Manufacturer: WK AUDIO
Price (when reviewed): 12 000 EUR/2,5 m

Contact: WK Audio | Plichtów 48
92-701 Plichtów | POLSKA
wkaudio@wkaudio.com


www.WKAUDIO.com

» MADE IN POLAND

Provided for the test by: WK AUDIO


Review

text WOJCIECH PACUŁA
translation Marek Dyba
images “High Fidelity”

No 233

October 1, 2023

˻ PREMIERE ˼

WK AUDIO is the company of Witold Kaminski, established in 2017 in Plichtow, near Lodz. An architect by profession, passionate about music, and author of columns in "High Fidelity" on culture in the broadest sense, it offers a record clamp, an anti-vibration platform, AC power cables, and, for some time, also TheRed speaker cable. This is its PREMIERE review.

VERY MANUFACTURER WANTS TO HAVE a line in his portfolio he could call "the top", "flagship", and often simply - "the most expensive" one. Even if its modus operandi is to provide music lovers and audiophiles with affordable products, somewhere underneath there is also the need to "plant the flag" at the top.

That top means something different for everyone. The more expensive, so to speak, the brand, the more detached from real life will the stratospheric prices be - it will reach completely different levels for the Danish Aavik and Cyrus, or TechDAS and Rega. In general, however, we can assume that „flagship” is always about the most expensive in the range, and probably quite expensive product.
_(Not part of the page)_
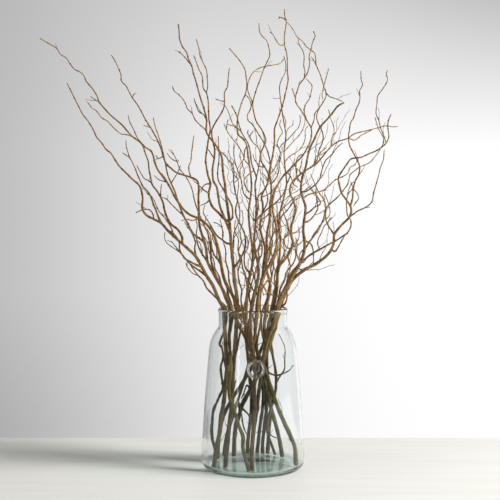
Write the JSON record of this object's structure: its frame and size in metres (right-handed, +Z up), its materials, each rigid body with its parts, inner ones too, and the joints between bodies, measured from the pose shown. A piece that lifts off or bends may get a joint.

Such is the case with TheRed Speakers cable (I use the company's spelling, in which 'The' and 'Red' are combined; the only exception is the badge on the box, where they are spelled separately).

TheRed

THE SPEAKER CABLE WE TESTED is the first product of its kind in the brand’s lineup. They started with an anti-vibration platform, which after some time was joined by AC power cables. Today, the proportions have turned in favor of cables, as there is one platform, albeit in two finishes, and as many as three cables. Including the top-of-the-line TheRed Power (test → HERE).

With loudspeaker cables, however, Witek Kaminski opens a new chapter of his business, because he has never dealt with signal cables before, or if he did, we didn't know the results of those activities. The direction is clear: he wants to offer full cable range. When he started with the power cable, this one was not yet called "Power", but simply "TheRed" . The change was only forced, it seems, by the expansion of the lineup.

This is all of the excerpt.